Spectroscopic and in silico investigation of the interaction between GH1 β-glucosidase and ginsenoside Rb1

The function and application of beta-glucosidase attract attention nowadays. beta-glucosidase was confirmed of transforming ginsenoside Rb-1 to rare ginsenoside, but the interaction mechanism remains not clear. In this work, beta-glucosidase from GH1 family of Paenibacillus polymyxa was selected, and its gene sequence bglB was synthesized by codon. Then, recombinant plasmid was transferred into Escherichia coli BL21 (DE3) and expressed.
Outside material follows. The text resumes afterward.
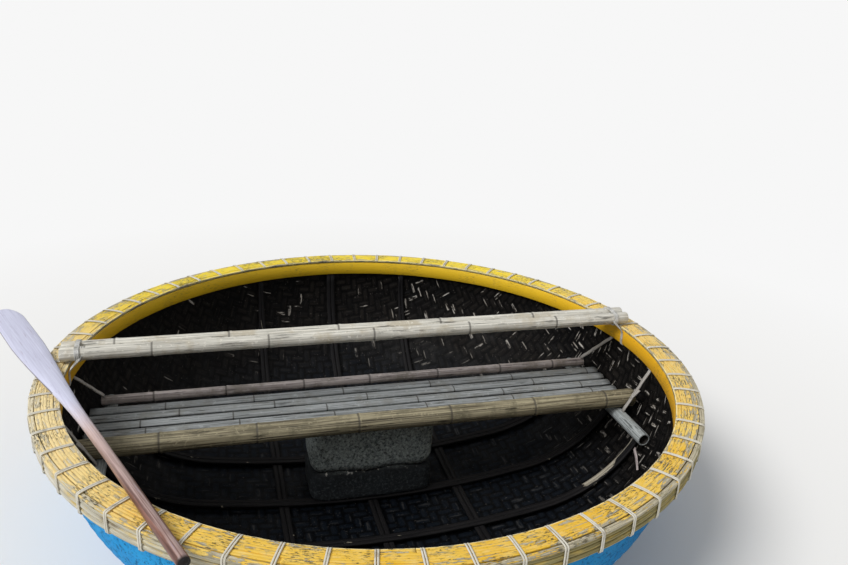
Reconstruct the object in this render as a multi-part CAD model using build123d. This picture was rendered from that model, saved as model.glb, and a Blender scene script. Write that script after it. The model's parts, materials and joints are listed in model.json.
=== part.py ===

The UV-visible spectrum showed that ginsenoside Rb-1 decreased the polarity of the corresponding structure of hydrophobic aromatic amino acids (Trp) in beta-glucosidase and increased new pi-pi* transition. The fluorescence quenching spectrum showed that ginsenoside Rb-1 inhibited intrinsic fluorescence, formed static quenching, reduced the surface hydrophobicity of beta-glucosidase, and K-SV was 8.37 x 10(3) L/M (298K). Circular dichroism (CD) showed that secondary structure of beta-glucosidase was changed by the binding action. Localized surface plasmon resonance (LSPR) showed that beta-glucosidase and Rb-1 had strong binding power which KD value was 5.24 x 10(-4) (+/- 2.35 x 10(-5)) M. Molecular docking simulation evaluated the binding site, hydrophobic force, hydrogen bond, and key amino acids of beta-glucosidase with ginsenoside Rb-1 in the process. Thus, this work could provide basic mechanisms of the binding and interaction between beta-glucosidase and ginsenoside Rb-1.